Hey,guys. A few shot from days gone by. More years ago than I'd like to remember, the Collings Invader was at Hanscom AFB,Mass for an annual A+P and I was hired to do some new art for the bird. "Late Date" was first. I voted for "Midnight Intruder" but was not taken up on...
This was where I meet that gentleman that gave me the Ie Shima pixs . The follow up shots are at a Manchester,NH airshow (BTW my paint had barely dried!) where I bummed a ride in the jump seat behind the pilot. NO idea how I was going to get back to my ride...didn't care! Spent the day sitting on the wing watching the airshow and everything taxiing past 50' away.
I painted "My Mary Lou" after they found the original markings when the bird served in Korea.
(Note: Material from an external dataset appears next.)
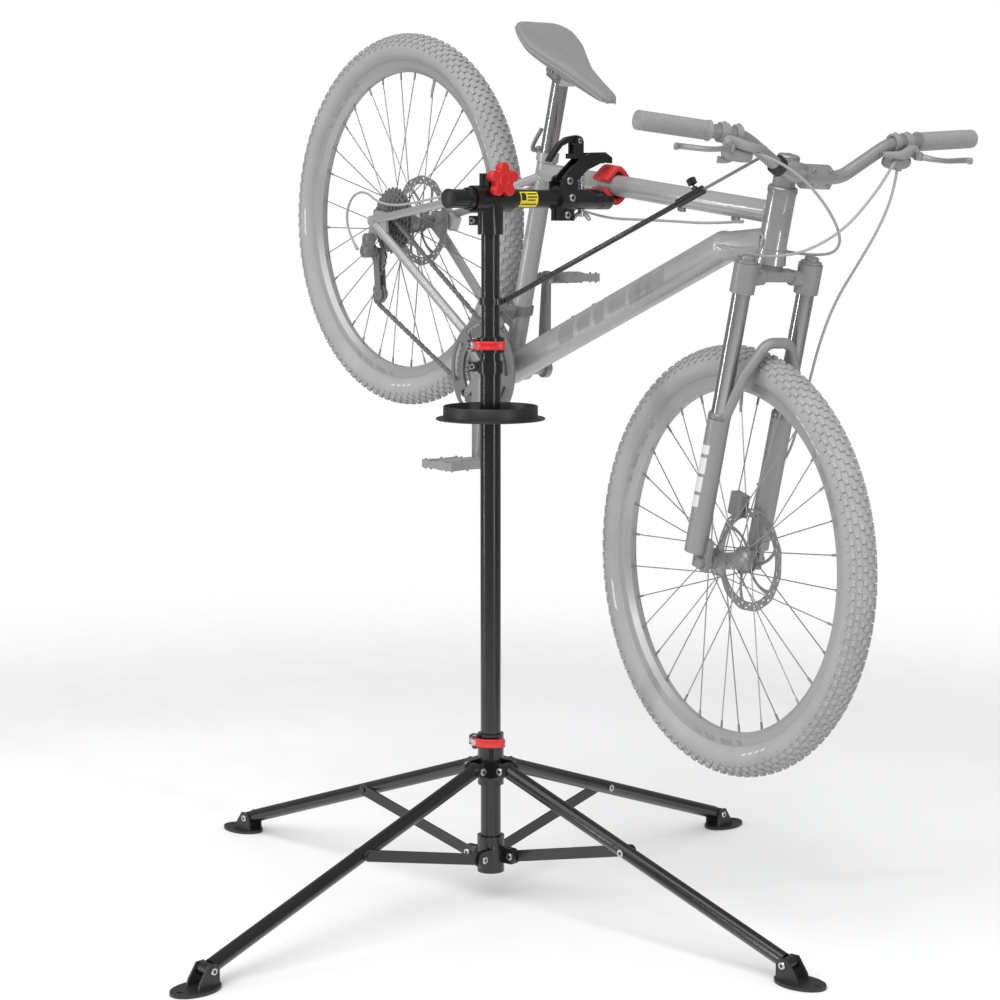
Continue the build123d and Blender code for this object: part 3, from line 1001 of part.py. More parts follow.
everything = Compound(children=[solid for solids in NODES.values() for solid in solids])
BOX = everything.bounding_box()
SHIFT = Vector(-(BOX.min.X + BOX.max.X) / 2, -(BOX.min.Y + BOX.max.Y) / 2, -BOX.min.Z)
os.makedirs("parts", exist_ok=True)
for name, solids in NODES.items():
    moved = [Pos(SHIFT.X, SHIFT.Y, SHIFT.Z) * solid for solid in solids]
    export_step(Compound(children=moved), f"parts/{name}.step")
print(f"{len(NODES)} nodes, box {BOX.size.X:.1f} x {BOX.size.Y:.1f} x {BOX.size.Z:.1f} mm, shift {SHIFT}")
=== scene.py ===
import json
import logging
import math
from dataclasses import dataclass
from enum import Enum
from typing import Sequence

import bmesh
import bpy
import numpy as np
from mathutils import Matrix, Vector


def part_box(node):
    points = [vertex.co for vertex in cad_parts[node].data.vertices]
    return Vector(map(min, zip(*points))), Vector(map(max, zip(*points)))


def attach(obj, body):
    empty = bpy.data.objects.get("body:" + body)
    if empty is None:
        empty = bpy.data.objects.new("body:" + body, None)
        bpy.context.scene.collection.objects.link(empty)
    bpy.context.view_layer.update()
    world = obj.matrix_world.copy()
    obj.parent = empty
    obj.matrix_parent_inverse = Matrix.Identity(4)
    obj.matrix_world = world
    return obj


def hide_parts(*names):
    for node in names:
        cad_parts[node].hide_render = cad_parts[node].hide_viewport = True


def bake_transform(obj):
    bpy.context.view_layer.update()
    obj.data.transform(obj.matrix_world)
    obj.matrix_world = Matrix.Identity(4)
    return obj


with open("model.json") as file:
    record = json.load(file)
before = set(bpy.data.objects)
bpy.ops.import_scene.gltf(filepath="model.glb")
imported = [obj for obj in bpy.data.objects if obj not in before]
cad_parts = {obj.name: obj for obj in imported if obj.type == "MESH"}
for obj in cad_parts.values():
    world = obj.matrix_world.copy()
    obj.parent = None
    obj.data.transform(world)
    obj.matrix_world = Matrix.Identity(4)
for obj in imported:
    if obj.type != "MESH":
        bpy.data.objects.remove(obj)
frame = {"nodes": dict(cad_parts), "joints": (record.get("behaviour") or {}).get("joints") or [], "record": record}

Array = np.ndarray
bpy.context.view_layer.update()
LOG = logging.getLogger("bicycle_on_stand")
MM = 0.001
FULL_TURN = 2 * math.pi


# ------------------------------------------------------------------ frames of reference
def unit(vector: Sequence[float]) -> Array:
    """Vector scaled to length one."""
    values = np.asarray(vector, float)
    return values / np.linalg.norm(values)


@dataclass(frozen=True)
class Axes:
    """Origin and three perpendicular unit axes, right-handed, in metres."""

    origin: Array
    x: Array
    y: Array
    z: Array

    def at(self, points: Array) -> Array:
        """World points of local ones: origin + x times the first value + y times the second + z times the
        third."""
        p = np.asarray(points, float)
        return self.origin + p[..., 0:1] * self.x + p[..., 1:2] * self.y + p[..., 2:3] * self.z

    def mm(self, x: float, y: float, z: float) -> Array:
        """World point of local millimetres."""
        return self.at(np.array([x, y, z]) * MM)

    def moved(self, x: float, y: float, z: float) -> "Axes":
        """The same axes with the origin moved by local millimetres."""
        return Axes(self.mm(x, y, z), self.x, self.y, self.z)

    def spun(self, angle: float) -> "Axes":
        """The axes turned about their own y by an angle in radians, x towards minus z."""
        c, s = math.cos(angle), math.sin(angle)
        return Axes(self.origin, c * self.x - s * self.z, self.y, s * self.x + c * self.z)

    def swung(self, angle: float) -> "Axes":
        """The axes turned about their own z by an angle in radians, x towards y."""
        c, s = math.cos(angle), math.sin(angle)
        return Axes(self.origin, c * self.x + s * self.y, c * self.y - s * self.x, self.z)


JOINTS = {joint["name"]: joint for joint in frame["joints"]}
HEAD_LEAN = math.radians(17.3)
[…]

She also served in WW2 and Vietnam, so quite a career! Never was quite as happy with the second paint as the first though. The was the paint she was wearing when she crashed...don't know the eventual fate was however.
All 35mm pixs and by me. Enjoy!

Reactions: Like Like:
3 | Like List reactions


----------



## Jeff Hunt (Dec 15, 2018)

Sweet stuff.

Jeff


----------



## Tieleader (Dec 15, 2018)

Thanks! I just makes me feel really old when I try to remember how long ago some of these pixs were. Still, better than no memories at all !

Reactions: Winner Winner:
1 | Like List reactions


----------



## Gnomey (Dec 16, 2018)

Good stuff!


----------